“Extreme” Parenting?

Hankplayground

Am I the only one who has noticed that American culture seems to have gone “extreme”? There seems to be an “all or nothing” mentality going around and I just don’t get it. To me, common sense dictates that not every situation calls for these extreme reactions. While writing This She’ll Defend, I gave Carmen many of the same parenting issues that I have faced in my life, but obviously not all of them. But last night I read a blog that really had me thinking.

The blog was from a mom who has made the decision that her elementary aged children will not do homework. She shared with her readers the letter that she sends to school each year informing the teacher that her child will not be participating in homework. The reasoning she offers is that children need time to play. To explore. To sleep at night. To eat. OK, obviously I won’t argue that. Yes, children need time to play, explore, eat, and sleep. I doubt we would find a reasonable person who would disagree with those assertions.
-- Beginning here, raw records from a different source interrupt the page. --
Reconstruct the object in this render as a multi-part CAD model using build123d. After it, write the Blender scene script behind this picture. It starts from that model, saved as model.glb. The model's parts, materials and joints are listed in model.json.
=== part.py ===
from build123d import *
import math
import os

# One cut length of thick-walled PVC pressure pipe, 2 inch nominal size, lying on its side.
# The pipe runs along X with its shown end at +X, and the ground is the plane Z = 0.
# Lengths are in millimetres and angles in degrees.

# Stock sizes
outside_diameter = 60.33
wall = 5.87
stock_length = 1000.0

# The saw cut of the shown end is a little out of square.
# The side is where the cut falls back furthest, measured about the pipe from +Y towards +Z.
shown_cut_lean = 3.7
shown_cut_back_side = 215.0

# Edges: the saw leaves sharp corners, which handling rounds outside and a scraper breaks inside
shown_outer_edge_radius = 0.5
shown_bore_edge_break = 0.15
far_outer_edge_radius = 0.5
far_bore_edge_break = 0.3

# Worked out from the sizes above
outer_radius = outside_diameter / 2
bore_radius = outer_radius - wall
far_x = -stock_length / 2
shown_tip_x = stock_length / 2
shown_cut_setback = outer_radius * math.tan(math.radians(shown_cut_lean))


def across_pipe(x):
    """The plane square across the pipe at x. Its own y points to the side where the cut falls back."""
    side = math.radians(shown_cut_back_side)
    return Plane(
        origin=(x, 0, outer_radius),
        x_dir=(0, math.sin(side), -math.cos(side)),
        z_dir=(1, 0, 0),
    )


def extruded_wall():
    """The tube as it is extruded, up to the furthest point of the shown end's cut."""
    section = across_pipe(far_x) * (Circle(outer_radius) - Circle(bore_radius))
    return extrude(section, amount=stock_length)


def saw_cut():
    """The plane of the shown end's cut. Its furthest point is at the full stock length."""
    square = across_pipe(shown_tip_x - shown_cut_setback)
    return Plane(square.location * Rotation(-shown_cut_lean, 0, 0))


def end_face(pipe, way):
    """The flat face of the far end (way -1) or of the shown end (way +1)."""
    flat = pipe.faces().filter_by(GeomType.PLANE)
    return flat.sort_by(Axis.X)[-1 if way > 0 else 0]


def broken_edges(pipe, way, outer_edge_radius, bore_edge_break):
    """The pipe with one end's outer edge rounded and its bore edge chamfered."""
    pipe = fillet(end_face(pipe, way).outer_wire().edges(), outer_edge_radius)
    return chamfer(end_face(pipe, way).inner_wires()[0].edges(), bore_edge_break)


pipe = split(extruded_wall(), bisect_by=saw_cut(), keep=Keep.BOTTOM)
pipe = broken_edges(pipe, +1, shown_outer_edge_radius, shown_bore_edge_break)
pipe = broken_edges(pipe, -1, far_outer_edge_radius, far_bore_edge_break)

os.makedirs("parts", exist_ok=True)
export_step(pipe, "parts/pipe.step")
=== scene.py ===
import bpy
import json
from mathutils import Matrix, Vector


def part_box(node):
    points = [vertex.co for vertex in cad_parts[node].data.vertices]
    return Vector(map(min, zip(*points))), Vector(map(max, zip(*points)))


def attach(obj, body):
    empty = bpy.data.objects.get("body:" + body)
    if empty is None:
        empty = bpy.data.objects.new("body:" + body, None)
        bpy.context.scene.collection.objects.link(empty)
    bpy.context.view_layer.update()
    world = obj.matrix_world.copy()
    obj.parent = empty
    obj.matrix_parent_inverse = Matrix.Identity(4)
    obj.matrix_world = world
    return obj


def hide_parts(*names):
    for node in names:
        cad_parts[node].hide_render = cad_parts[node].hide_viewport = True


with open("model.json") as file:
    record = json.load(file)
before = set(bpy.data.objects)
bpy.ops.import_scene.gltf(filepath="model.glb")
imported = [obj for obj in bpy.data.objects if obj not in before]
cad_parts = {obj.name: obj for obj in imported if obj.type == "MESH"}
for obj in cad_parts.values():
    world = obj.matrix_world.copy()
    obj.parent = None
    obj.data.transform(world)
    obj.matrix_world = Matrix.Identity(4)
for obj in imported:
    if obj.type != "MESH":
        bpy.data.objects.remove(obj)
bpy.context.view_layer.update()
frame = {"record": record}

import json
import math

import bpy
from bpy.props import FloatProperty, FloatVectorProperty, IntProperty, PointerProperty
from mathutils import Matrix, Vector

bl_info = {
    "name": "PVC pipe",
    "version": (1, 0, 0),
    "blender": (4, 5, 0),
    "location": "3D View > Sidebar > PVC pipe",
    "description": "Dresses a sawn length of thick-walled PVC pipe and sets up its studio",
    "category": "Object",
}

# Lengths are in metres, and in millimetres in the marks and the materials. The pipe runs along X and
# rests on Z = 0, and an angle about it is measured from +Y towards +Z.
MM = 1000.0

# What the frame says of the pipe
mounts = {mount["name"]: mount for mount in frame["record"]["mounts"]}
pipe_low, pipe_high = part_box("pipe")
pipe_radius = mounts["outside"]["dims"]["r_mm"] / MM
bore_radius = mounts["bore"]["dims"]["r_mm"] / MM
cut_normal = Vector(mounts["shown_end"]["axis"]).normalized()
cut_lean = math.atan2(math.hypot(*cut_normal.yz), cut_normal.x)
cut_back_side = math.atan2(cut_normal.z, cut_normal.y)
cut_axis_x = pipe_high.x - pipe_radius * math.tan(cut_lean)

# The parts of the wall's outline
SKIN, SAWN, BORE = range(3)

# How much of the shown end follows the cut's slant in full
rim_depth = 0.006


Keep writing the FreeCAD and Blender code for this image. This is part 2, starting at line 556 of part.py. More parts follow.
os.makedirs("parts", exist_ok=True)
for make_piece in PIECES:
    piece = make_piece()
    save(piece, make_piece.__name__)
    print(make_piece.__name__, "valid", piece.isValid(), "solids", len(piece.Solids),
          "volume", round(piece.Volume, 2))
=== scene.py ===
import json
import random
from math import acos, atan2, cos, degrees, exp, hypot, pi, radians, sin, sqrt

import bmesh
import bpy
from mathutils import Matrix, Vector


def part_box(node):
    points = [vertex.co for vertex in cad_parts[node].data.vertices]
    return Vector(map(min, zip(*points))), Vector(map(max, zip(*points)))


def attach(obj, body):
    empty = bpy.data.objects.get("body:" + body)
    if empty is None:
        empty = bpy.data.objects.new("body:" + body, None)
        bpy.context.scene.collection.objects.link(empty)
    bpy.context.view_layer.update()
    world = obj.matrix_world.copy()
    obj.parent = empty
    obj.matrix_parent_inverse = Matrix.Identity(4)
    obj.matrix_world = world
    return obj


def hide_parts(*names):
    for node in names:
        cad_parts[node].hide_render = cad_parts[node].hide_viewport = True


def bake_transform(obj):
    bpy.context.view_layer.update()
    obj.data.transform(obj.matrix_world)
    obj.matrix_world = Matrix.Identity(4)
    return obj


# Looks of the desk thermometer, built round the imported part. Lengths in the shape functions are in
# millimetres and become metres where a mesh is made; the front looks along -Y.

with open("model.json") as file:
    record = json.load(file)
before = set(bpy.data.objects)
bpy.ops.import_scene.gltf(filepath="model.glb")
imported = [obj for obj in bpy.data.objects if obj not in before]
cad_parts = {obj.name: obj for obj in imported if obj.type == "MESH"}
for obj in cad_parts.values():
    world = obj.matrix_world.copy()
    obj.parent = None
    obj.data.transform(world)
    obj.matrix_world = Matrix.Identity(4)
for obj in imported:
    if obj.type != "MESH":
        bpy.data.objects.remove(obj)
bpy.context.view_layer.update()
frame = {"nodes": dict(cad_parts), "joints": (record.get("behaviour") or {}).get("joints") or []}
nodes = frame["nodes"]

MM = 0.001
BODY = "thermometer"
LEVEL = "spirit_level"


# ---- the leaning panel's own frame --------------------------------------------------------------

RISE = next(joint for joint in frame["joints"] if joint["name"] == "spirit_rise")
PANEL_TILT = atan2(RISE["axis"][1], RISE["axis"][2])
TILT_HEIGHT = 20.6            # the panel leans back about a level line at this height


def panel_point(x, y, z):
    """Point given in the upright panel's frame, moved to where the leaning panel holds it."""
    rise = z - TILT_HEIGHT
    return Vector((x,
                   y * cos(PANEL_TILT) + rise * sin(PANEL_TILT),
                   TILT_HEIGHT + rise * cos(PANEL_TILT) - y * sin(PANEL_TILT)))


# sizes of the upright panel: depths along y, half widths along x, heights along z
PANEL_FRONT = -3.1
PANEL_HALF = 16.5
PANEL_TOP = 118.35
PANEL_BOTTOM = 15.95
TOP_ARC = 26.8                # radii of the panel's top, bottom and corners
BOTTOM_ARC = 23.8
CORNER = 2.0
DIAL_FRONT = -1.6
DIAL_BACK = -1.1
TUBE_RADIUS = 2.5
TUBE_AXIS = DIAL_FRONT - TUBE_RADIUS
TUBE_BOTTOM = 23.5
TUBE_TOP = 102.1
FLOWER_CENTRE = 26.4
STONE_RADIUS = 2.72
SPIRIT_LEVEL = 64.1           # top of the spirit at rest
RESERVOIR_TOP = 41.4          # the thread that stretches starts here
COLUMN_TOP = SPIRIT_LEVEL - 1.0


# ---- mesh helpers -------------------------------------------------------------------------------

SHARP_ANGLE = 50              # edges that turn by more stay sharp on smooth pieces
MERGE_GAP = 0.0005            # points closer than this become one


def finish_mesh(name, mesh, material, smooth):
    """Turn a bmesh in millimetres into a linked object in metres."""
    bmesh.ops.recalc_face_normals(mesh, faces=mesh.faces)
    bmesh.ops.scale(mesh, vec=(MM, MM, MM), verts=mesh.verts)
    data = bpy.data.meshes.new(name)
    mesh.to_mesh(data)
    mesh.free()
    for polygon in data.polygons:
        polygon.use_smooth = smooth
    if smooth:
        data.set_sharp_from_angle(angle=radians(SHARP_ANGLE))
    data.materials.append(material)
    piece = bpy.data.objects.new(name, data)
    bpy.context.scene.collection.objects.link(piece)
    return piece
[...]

Here is why I think this is an extreme approach to take. In thinking back to when my two were in elementary school, I felt that it was important to introduce life skills that they would need later . They were frequently out playing with other kids in the neighborhood, but they always got their homework done too. It was never excessive, and if I’d thought it was a problem I would have handled the problem as it came up. But, to take a preemptive strike and just announce to the teacher that my child would not be doing homework? Not likely. First of all, what is my child going to do in class while the other kids are reviewing their homework? Is this fair to the other children in class who don’t bring in homework, but have a consequence from the teacher for it? Isn’t school a preparation for life in some ways? We all have things we don’t enjoy doing that are responsibilities of our job. I think there is a balance to everything in life that we, as parents need to find. But swooping in like this seems extreme.

There is no such thing as a perfect parent. I think we put too much pressure on ourselves to be, and I don’t intend this as a criticism of this woman’s mothering skills. It is more an observation that I’ve seen more of this trending lately, and I feel like we are missing out on the “responsibility” component when we try to eliminate anything unpleasant from our children’s experiences. Even done with the best of intentions, I think it sends a message that, “If I don’t like it, my mom is going to fix it so that I don’t have to do it.”

I’d love to hear your opinion on this. Agree, disagree, whatever. We are all in this parenting thing together.